PTScientists, a German company is planning on the mission to the moon, with other companies like Vodafone, Nokia, and Audi partnering to make 4G network on the moon a reality. The company is formerly known as Part-Time Scientists, while the team was also competing in the Google Lunar X-Prize competition, which ended without a winner unfortunately, although extensions of its deadline were made. The company has partnered with SpaceX. It’s worth mentioning that Elon Musk’s company sent two test satellites into space last week, as part of its “space internet” Starlink network.

Audi is working to build the two rovers named Audi lunar quattro rovers, and they will connect to a base station, the Autonomous Landing and Navigation Module. The network will be equipped with the technology from Vodafone Nokia, on the other hand, and will support the space-grade network on the moon with small hardware parts made through the Nokia Bell Labs.

“This important mission is supporting, among other things, the development of new space-grade technologies for future data networking, processing and storage, and will help advance the communications infrastructure required for academics, industry and educational institutions in conducting lunar research,” Nokia chief technology officer and Bell Labs president Marcus Weldon said in a statement on Tuesday.

Vodafone Germany CEO, Dr. Hannes Ametsreiter, added, as per the statement: “This project involves a radically innovative approach to the development of mobile network infrastructure. It is also a great example of an independent, multi-skilled team achieving an objective of immense significance through their courage, pioneering spirit and inventiveness.”

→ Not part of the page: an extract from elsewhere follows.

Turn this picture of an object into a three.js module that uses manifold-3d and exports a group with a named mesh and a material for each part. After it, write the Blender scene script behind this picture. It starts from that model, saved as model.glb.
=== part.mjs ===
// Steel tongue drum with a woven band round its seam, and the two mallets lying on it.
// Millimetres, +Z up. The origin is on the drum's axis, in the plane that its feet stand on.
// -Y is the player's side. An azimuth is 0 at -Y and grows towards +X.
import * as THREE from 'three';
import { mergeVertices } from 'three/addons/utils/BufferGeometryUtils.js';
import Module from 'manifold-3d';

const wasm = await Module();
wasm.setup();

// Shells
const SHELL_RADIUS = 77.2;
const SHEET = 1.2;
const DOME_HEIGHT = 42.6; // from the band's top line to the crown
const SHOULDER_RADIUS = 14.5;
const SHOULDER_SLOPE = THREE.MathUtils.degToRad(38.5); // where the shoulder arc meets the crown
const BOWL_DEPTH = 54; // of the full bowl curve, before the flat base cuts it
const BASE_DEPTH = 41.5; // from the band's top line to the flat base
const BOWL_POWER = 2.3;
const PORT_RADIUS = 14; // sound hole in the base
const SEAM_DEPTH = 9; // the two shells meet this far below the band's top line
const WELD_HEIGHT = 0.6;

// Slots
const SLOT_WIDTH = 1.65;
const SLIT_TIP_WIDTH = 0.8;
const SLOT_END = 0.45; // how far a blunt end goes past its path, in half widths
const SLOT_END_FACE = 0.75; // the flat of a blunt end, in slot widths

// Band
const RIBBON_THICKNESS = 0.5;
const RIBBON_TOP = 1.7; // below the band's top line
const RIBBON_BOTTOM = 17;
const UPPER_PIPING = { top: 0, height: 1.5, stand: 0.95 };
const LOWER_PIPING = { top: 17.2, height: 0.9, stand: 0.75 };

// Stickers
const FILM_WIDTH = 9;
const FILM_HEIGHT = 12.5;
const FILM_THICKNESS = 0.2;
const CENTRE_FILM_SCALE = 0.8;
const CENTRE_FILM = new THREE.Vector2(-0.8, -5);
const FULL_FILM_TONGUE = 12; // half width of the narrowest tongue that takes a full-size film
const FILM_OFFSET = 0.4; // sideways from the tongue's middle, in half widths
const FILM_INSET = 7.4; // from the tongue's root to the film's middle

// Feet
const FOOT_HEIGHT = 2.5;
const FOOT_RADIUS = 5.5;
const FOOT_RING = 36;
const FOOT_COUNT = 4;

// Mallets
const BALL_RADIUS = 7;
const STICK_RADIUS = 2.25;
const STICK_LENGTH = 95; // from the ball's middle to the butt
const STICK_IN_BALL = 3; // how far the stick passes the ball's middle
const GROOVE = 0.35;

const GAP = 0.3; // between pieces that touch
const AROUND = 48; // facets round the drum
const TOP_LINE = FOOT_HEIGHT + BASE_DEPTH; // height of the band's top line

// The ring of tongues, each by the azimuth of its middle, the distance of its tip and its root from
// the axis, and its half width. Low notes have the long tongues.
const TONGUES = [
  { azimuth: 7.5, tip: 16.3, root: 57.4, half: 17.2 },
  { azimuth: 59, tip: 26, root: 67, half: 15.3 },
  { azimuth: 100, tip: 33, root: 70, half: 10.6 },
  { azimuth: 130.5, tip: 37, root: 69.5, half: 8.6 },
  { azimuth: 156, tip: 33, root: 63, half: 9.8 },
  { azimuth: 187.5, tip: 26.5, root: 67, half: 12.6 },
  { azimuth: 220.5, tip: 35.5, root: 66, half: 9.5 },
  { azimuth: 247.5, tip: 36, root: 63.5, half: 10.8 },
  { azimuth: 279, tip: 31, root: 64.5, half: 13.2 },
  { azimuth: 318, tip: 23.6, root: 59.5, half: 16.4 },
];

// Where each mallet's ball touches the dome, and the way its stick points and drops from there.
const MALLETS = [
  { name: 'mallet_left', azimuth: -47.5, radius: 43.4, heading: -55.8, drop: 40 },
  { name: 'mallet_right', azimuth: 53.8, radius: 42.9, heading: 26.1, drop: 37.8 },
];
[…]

Those rovers are going to “study NASA’s Apollo 17 lunar roving vehicle that was used by the last astronauts to walk on the Moon (Commander Eugene Cernan and Harrison Schmitt) to explore the Taurus-Littrow valley in December 1972,”  and they will transfer the scientific data and HD videos back to Earth using the base station. It will be the first live HD video streamed from the moon back to Earth, that the world has ever seen.

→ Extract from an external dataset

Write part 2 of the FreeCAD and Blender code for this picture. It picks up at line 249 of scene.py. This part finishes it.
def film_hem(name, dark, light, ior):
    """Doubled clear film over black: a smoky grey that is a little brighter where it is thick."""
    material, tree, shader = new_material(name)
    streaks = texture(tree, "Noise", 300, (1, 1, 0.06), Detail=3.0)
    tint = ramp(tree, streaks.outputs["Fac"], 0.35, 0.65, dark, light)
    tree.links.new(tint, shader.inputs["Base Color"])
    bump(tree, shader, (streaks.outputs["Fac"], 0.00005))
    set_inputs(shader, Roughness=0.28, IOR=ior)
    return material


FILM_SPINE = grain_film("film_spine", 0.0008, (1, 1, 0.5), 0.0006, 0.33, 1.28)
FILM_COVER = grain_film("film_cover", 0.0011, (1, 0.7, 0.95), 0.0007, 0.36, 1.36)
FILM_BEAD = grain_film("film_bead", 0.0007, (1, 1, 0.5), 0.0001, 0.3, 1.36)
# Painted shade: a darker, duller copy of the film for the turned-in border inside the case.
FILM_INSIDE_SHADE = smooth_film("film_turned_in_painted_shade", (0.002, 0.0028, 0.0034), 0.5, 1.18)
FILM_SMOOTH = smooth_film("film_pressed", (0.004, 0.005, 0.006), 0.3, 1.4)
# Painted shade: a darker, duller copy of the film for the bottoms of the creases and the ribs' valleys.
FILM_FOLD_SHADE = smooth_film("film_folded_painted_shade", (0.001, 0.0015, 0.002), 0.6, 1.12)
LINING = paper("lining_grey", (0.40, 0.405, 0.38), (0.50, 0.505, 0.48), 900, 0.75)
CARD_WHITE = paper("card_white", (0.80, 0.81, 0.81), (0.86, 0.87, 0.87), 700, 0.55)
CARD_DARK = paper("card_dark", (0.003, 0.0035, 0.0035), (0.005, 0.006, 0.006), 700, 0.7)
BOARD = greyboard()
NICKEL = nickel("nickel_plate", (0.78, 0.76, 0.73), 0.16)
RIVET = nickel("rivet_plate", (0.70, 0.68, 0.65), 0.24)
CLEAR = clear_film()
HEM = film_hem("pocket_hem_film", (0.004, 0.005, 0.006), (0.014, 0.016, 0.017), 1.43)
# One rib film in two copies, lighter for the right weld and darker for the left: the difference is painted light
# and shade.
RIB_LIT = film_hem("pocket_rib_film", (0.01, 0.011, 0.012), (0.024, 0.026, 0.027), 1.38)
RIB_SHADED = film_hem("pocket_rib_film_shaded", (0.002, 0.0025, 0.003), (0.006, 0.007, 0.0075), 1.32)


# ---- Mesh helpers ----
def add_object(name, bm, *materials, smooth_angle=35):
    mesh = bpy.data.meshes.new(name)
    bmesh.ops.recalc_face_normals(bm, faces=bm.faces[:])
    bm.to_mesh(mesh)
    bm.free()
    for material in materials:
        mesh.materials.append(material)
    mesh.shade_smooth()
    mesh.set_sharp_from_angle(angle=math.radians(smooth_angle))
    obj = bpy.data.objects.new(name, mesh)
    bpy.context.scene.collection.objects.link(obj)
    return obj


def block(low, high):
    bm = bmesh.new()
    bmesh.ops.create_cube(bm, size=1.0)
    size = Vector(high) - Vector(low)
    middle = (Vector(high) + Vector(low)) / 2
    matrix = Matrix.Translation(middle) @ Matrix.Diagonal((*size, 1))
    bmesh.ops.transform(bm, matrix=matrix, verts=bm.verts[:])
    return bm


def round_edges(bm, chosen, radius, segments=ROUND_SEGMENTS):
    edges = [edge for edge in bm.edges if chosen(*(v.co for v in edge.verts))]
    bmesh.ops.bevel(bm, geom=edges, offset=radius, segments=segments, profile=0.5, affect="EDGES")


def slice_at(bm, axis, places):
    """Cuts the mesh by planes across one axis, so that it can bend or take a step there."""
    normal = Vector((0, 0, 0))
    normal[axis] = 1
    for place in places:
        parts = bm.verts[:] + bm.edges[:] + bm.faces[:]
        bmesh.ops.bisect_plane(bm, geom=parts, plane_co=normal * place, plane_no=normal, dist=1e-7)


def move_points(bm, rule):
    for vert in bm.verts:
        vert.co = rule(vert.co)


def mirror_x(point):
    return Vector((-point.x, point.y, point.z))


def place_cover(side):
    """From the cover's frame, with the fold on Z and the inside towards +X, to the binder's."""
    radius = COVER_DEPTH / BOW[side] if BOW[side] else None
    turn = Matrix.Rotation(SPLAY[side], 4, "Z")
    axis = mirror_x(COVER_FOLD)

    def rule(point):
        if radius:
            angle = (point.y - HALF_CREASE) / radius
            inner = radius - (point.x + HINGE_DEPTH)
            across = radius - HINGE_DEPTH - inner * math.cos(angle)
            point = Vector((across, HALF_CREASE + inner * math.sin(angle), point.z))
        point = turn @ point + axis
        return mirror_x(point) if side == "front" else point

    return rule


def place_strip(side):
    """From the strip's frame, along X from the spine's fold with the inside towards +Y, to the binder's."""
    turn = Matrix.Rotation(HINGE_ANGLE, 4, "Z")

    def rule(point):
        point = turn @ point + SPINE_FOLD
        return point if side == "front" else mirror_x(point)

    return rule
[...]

It’s still unknown how long the Audi rovers and the 4G network on the Moon will last, given the cruel environment and conditions on Earth’s natural satellite, if the SpaceX Falcon 9 launch sometime next year goes properly. It’s also important that the 4G payload deploys on the lunar surface successfully.

The high-speed, stable connection is of critical importance to any lunar base that humanity is to inhabit on the lunar surface in the future, as similarly, food and water, which could be extracted from the widespread water on the Moon that scientists recently discovered.